COVID-19 News

BARDA pledges up to $483m for Moderna's COVID-19 vaccine work

The Biomedical Advanced Research and Development Authority (BARDA) is pledging up to $483 million to accelerate the development of Moderna’s experimental COVID-19 vaccine, an infusion of money that the Cambridge, Massachusetts, biotech company says will allow it to manufacture the yet-to-be approved product around the clock, seven days a week.

Moderna’s chief executive, Stephane Bancel, said Thursday that the money will enable the company to supply “millions of doses per month in 2020 ― and with further investments, tens of millions per month in 2021 ― if the vaccine candidate is successful in the clinic."

“We are thankful for BARDA’s support to fund the accelerated development of mRNA-1273, our vaccine candidate," Bancel said. “Time is of the essence to provide a vaccine against this pandemic virus.” BARDA is part of the US Department of Health and Human Services.

The National Institutes of Health has completed enrollment for an early-stage clinical trial of Moderna’s experimental vaccine, which was the first potential vaccine to go to trial. It relies on custom-built messenger RNA to produce an immune response. Forty-five healthy volunteers between the age of 18 and 55 began getting doses on March 16 in Seattle. The NIH recently broadened the first phase of the trial to include three groups of participants ages 51 to 70, and three groups of those 71 and older.
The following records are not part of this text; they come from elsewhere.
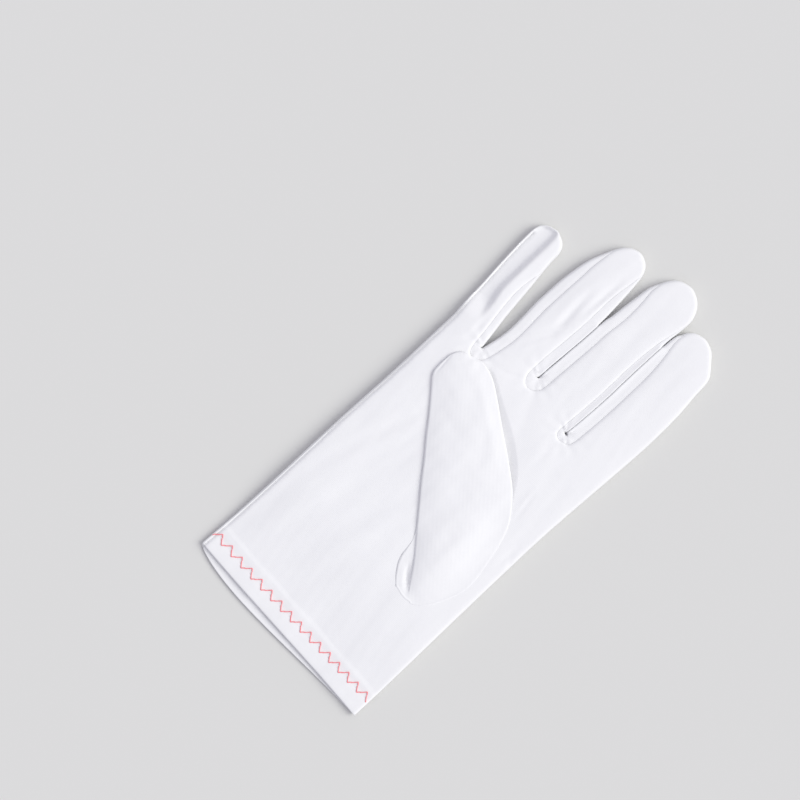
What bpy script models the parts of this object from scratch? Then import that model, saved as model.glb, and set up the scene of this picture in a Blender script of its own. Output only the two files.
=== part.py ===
"""A right-hand dress glove of thin white cloth, lying palm up with its thumb folded over the palm.

Metres. +X is the forefinger's side, +Y runs to the fingertips and +Z is up. The back of the glove rests
on z = 0, and the origin is a point of that resting face in the middle of the hand.

The palm and back are one piece of cloth, folded at the forefinger's side and closed at the little finger's
side. Three long strips, the fourchettes, line the gaps between the fingers. The thumb is a bag of its own,
seated round an oval hole in the palm.
"""

import math
from collections import namedtuple

import bmesh
import bpy
import numpy as np

# The cloth
WALL = 0.0010  # one layer of cloth
HEM_WALL = 0.0018  # the turned hem, two layers pressed together
GAP = 0.0003  # between pieces that are sewn to each other
SEAM_LAP = 0.0014  # how far the thumb's rim lies over the palm round the hole

# The hand
HAND_LENGTH = 0.1671  # wrist edge to the gap between ring and middle finger
CUFF_WIDTH = 0.1058
CUFF_OFFSET = 0.0028  # middle of the wrist edge, to the forefinger's side
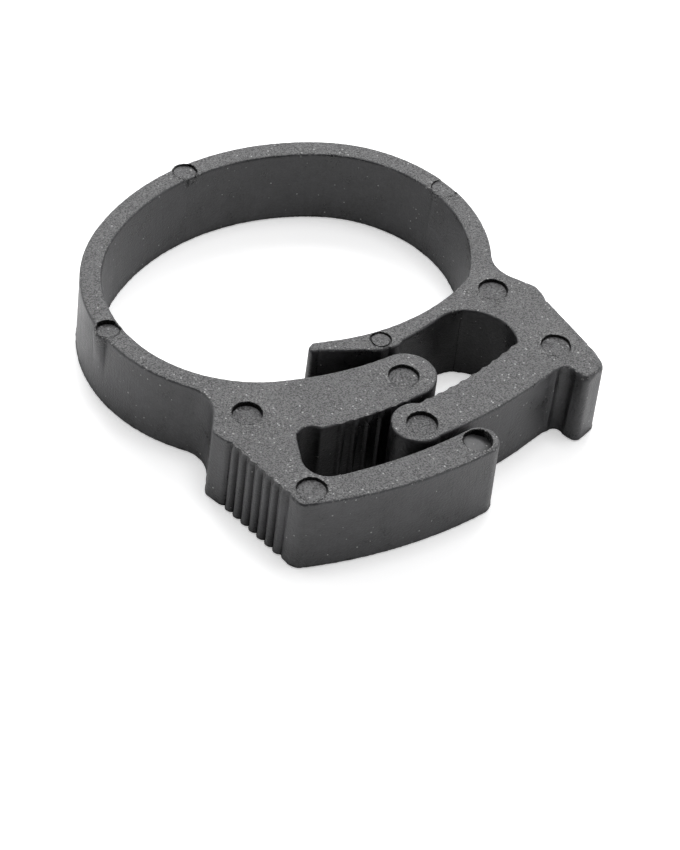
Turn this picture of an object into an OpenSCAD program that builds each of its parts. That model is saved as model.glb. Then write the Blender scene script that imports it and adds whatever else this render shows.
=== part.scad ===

Enrollment in those studies is ongoing.

If the vaccine proves safe and appears to work, Moderna plans to begin a mid-stage trial in the second quarter of this year, and then, if all goes well with that testing, the company would start a late-stage trial in the fall — the last step before seeking approval from the Food and Drug Administration, which would be expected to act quickly on any vaccine proven to work.

"Preparing now for advanced stage clinical trials and production scale-up while the Phase 1 [trial] is underway could shave months off development of COVID-19 vaccines,” said Rick Bright, BARDA's director.

Moderna says it expects to hire up to 150 new employees in the United States so the company can expand manufacturing from two shifts a day, five days a week, to three shifts a day, seven days a week. Moderna has a $130 million plant in Norwood, Massachusetts.